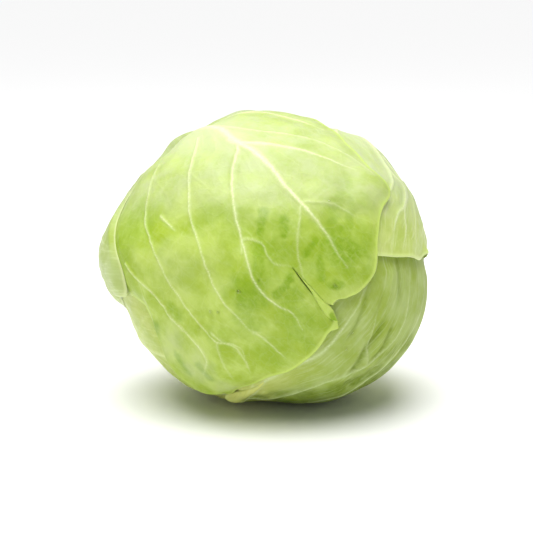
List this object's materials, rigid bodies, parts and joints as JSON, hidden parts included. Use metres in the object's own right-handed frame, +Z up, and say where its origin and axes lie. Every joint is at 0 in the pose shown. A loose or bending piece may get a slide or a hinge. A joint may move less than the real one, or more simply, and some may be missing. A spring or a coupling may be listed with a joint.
{
  "type": "cabbage head",
  "caption": "Dense round white cabbage head lying on its side, with smooth veined wrapper leaves that overlap round a packed heart and a short cut stem at the back",
  "frame": {"origin": "middle of the flat spot that the head rests on, on its underside", "axes": "+Z up, +X to the right and -Y to the front as the head lies; the head's own axis is level, from the stem at the back left to the apex at the front, turned 22 degrees to the right"},
  "size_m": [0.1721, 0.1493, 0.1519],
  "materials": {
    "heart": "moist pale yellow-green leaf, satin",
    "stem": "cut pale green stem, matt",
    "leaf_left_under": "fresh green leaf with a thin wax bloom, satin",
    "leaf_right_under": "greyish green leaf with fine pale ribs, satin",
    "leaf_right_over": "fresh pale green leaf with pale ribs, satin",
    "leaf_back_right": "fresh green leaf with pale ribs, satin",
    "leaf_front": "bright yellow-green leaf with white branching veins, satin",
    "leaf_back_left": "fresh pale green leaf with pale ribs, satin"
  },
  "bodies": {
    "root": {"heart": "heart", "stem": "stem", "leaf_left_under": "leaf_left_under", "leaf_right_under": "leaf_right_under", "leaf_right_over": "leaf_right_over", "leaf_back_right": "leaf_back_right", "leaf_front": "leaf_front", "leaf_back_left": "leaf_back_left"}
  },
  "joints": []
}
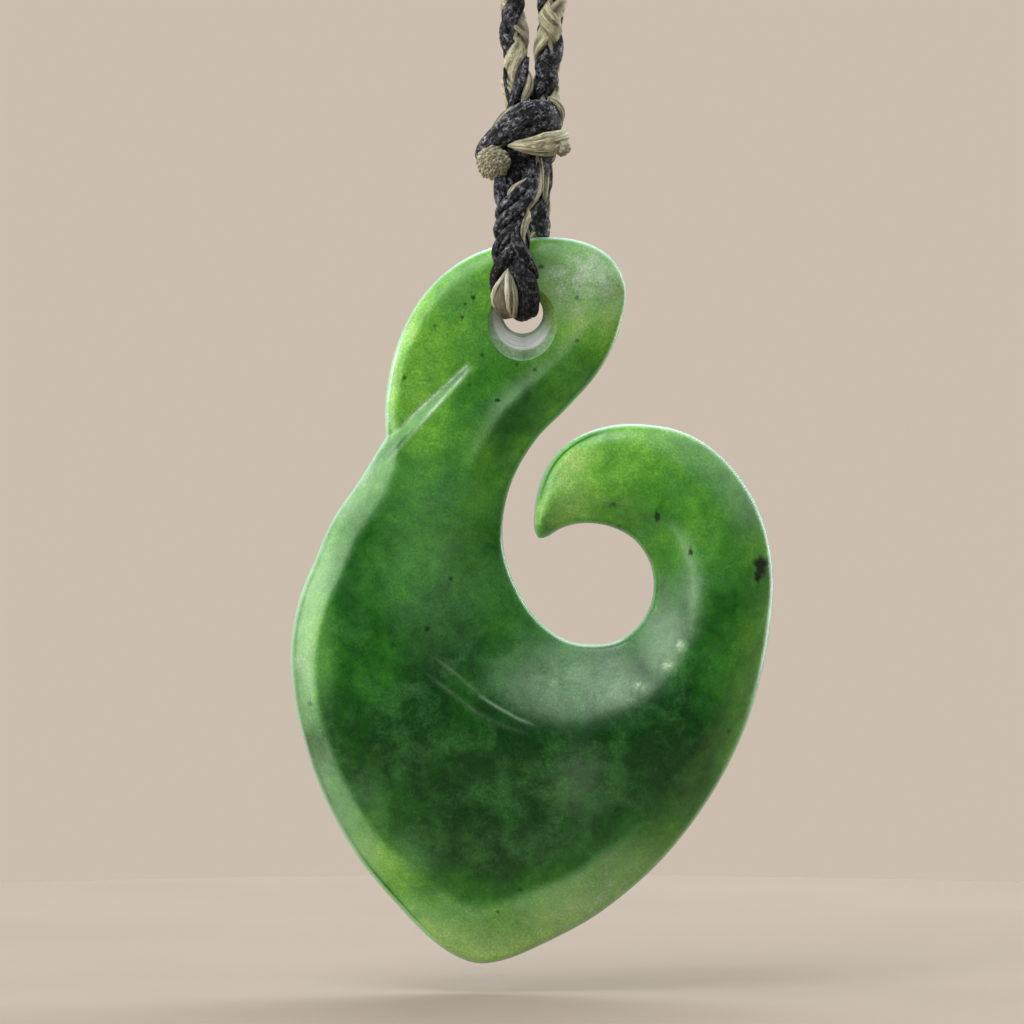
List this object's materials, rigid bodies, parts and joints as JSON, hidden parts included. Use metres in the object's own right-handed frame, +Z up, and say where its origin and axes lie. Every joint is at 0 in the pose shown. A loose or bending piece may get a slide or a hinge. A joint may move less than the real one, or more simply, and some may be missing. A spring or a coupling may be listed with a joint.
{
  "type": "fish hook pendant necklace",
  "caption": "Carved green stone pendant in the form of a stylised fish hook, hung through a countersunk bore on a knotted plaited neck cord.",
  "frame": {"origin": "underside of the neck cord at the top of its loop, where it rests on the neck or hangs from a peg", "axes": "+Z up, the carved front faces -Y, +X to the right seen from the front"},
  "size_m": [0.1067, 0.0088, 0.3697],
  "materials": {
    "green_stone": "polished, slightly translucent",
    "plaited_cord": "waxed plait, black with tan strands",
    "tan_cord": "matte linen fibre"
  },
  "bodies": {
    "cord": {"neck_cord": "plaited_cord", "knot": "plaited_cord", "cord_end_left": "tan_cord", "cord_end_right": "tan_cord", "hanging_loop": "plaited_cord"},
    "hook": {"hook_pendant": "green_stone"}
  },
  "joints": [
    {"name": "pendant_swing", "type": "hinge", "parent": "cord", "child": "hook", "pos_m": [0, 0, -0.32258], "axis": [0, 1, 0], "range_deg": [-30, 30]}
  ]
}
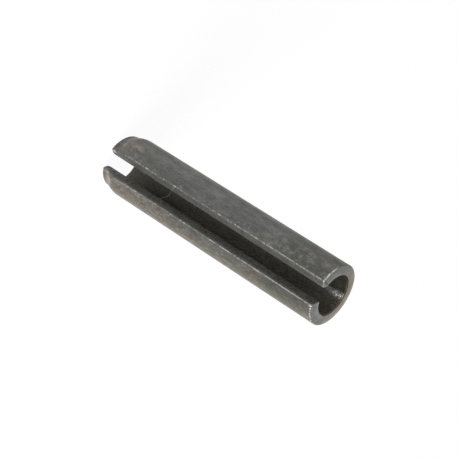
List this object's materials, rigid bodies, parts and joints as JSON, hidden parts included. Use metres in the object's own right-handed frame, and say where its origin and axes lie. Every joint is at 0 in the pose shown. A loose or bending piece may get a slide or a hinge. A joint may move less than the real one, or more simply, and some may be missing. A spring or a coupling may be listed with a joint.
{
  "type": "spring roll pin",
  "caption": "Heavy-duty slotted spring pin: one rolled steel strip with a lengthwise slot, a tapered lead-in end and a plain cut end.",
  "frame": {"origin": "centre of the lead-in end's face, on the pin's axis, where the pin stands", "axes": "+Z along the pin's axis from the tapered lead-in end up to the plain cut end; -Y towards the middle of the slot"},
  "size_m": [0.0064, 0.0062, 0.0285],
  "materials": {
    "spring_steel": "dark hardened spring steel, oiled grey-black with bare bright edges"
  },
  "bodies": {
    "root": {"spring_pin": "spring_steel"}
  },
  "joints": []
}
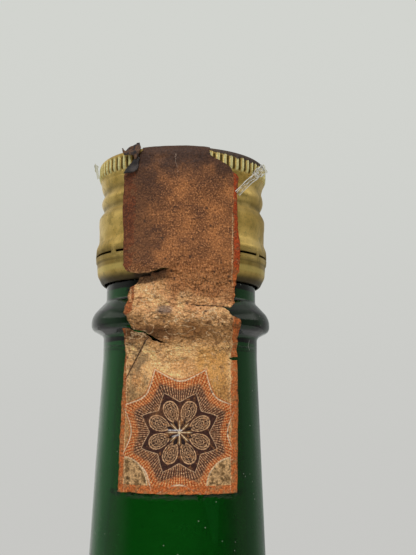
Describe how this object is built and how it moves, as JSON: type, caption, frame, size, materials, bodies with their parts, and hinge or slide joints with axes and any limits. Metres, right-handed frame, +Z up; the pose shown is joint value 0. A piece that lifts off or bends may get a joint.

··········

__Given problem__:
Write every entry out again exactly.

__Result for this task__:
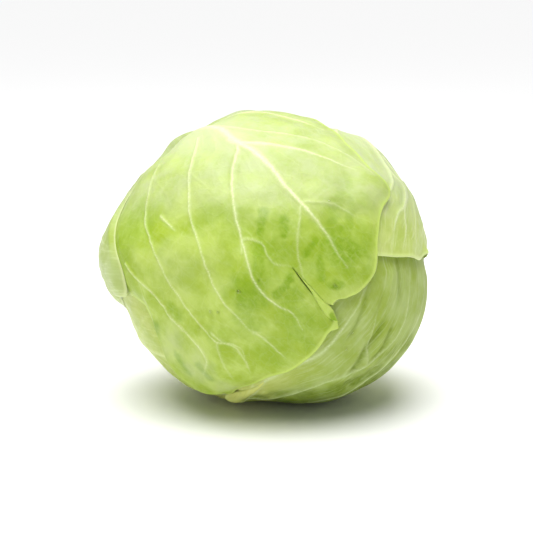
List this object's materials, rigid bodies, parts and joints as JSON, hidden parts included. Use metres in the object's own right-handed frame, +Z up, and say where its origin and axes lie. Every joint is at 0 in the pose shown. A loose or bending piece may get a slide or a hinge. A joint may move less than the real one, or more simply, and some may be missing. A spring or a coupling may be listed with a joint.
{
  "type": "cabbage head",
  "caption": "Dense round white cabbage head lying on its side, with smooth veined wrapper leaves that overlap round a packed heart and a short cut stem at the back",
  "frame": {"origin": "middle of the flat spot that the head rests on, on its underside", "axes": "+Z up, +X to the right and -Y to the front as the head lies; the head's own axis is level, from the stem at the back left to the apex at the front, turned 22 degrees to the right"},
  "size_m": [0.1721, 0.1493, 0.1519],
  "materials": {
    "heart": "moist pale yellow-green leaf, satin",
    "stem": "cut pale green stem, matt",
    "leaf_left_under": "fresh green leaf with a thin wax bloom, satin",
    "leaf_right_under": "greyish green leaf with fine pale ribs, satin",
    "leaf_right_over": "fresh pale green leaf with pale ribs, satin",
    "leaf_back_right": "fresh green leaf with pale ribs, satin",
    "leaf_front": "bright yellow-green leaf with white branching veins, satin",
    "leaf_back_left": "fresh pale green leaf with pale ribs, satin"
  },
  "bodies": {
    "root": {"heart": "heart", "stem": "stem", "leaf_left_under": "leaf_left_under", "leaf_right_under": "leaf_right_under", "leaf_right_over": "leaf_right_over", "leaf_back_right": "leaf_back_right", "leaf_front": "leaf_front", "leaf_back_left": "leaf_back_left"}
  },
  "joints": []
}
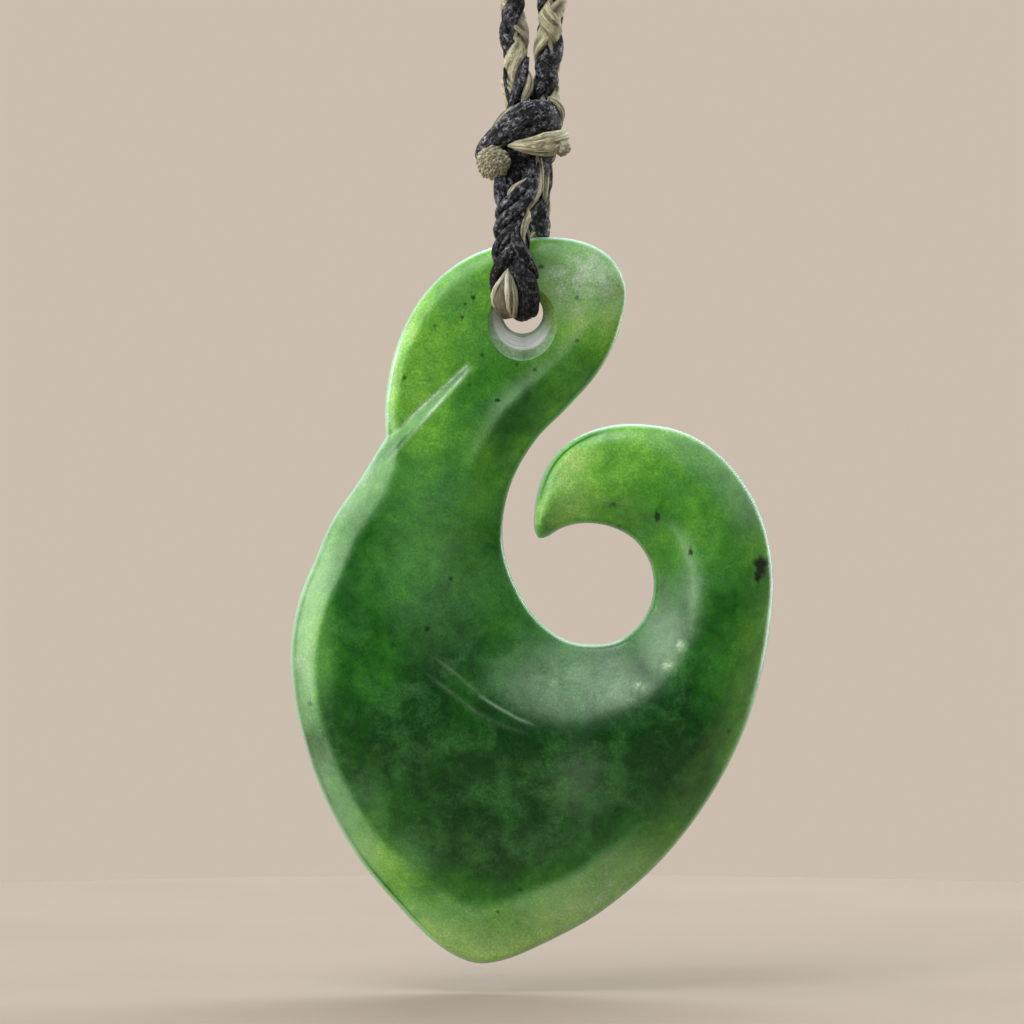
List this object's materials, rigid bodies, parts and joints as JSON, hidden parts included. Use metres in the object's own right-handed frame, +Z up, and say where its origin and axes lie. Every joint is at 0 in the pose shown. A loose or bending piece may get a slide or a hinge. A joint may move less than the real one, or more simply, and some may be missing. A spring or a coupling may be listed with a joint.
{
  "type": "fish hook pendant necklace",
  "caption": "Carved green stone pendant in the form of a stylised fish hook, hung through a countersunk bore on a knotted plaited neck cord.",
  "frame": {"origin": "underside of the neck cord at the top of its loop, where it rests on the neck or hangs from a peg", "axes": "+Z up, the carved front faces -Y, +X to the right seen from the front"},
  "size_m": [0.1067, 0.0088, 0.3697],
  "materials": {
    "green_stone": "polished, slightly translucent",
    "plaited_cord": "waxed plait, black with tan strands",
    "tan_cord": "matte linen fibre"
  },
  "bodies": {
    "cord": {"neck_cord": "plaited_cord", "knot": "plaited_cord", "cord_end_left": "tan_cord", "cord_end_right": "tan_cord", "hanging_loop": "plaited_cord"},
    "hook": {"hook_pendant": "green_stone"}
  },
  "joints": [
    {"name": "pendant_swing", "type": "hinge", "parent": "cord", "child": "hook", "pos_m": [0, 0, -0.32258], "axis": [0, 1, 0], "range_deg": [-30, 30]}
  ]
}
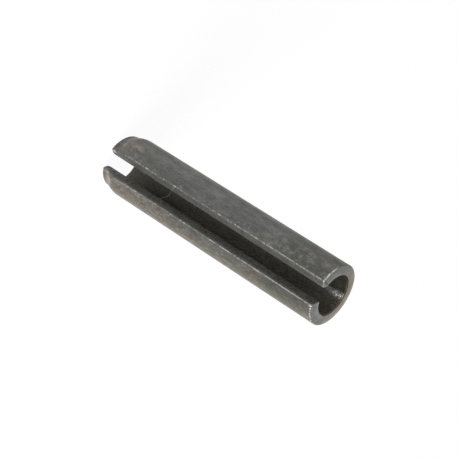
List this object's materials, rigid bodies, parts and joints as JSON, hidden parts included. Use metres in the object's own right-handed frame, and say where its origin and axes lie. Every joint is at 0 in the pose shown. A loose or bending piece may get a slide or a hinge. A joint may move less than the real one, or more simply, and some may be missing. A spring or a coupling may be listed with a joint.
{
  "type": "spring roll pin",
  "caption": "Heavy-duty slotted spring pin: one rolled steel strip with a lengthwise slot, a tapered lead-in end and a plain cut end.",
  "frame": {"origin": "centre of the lead-in end's face, on the pin's axis, where the pin stands", "axes": "+Z along the pin's axis from the tapered lead-in end up to the plain cut end; -Y towards the middle of the slot"},
  "size_m": [0.0064, 0.0062, 0.0285],
  "materials": {
    "spring_steel": "dark hardened spring steel, oiled grey-black with bare bright edges"
  },
  "bodies": {
    "root": {"spring_pin": "spring_steel"}
  },
  "joints": []
}
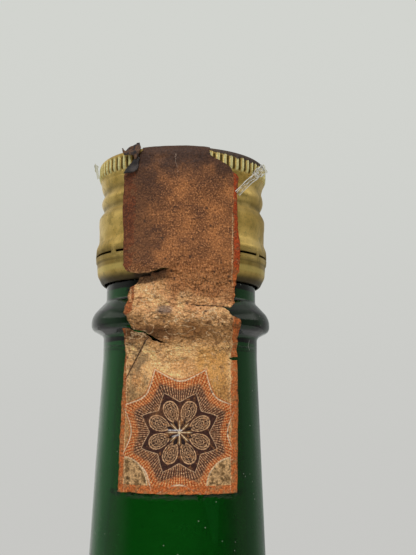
Describe how this object is built and how it moves, as JSON: type, caption, frame, size, materials, bodies with their parts, and hinge or slide joints with axes and any limits. Metres, right-handed frame, +Z up; the pose shown is joint value 0. A piece that lifts off or bends may get a joint.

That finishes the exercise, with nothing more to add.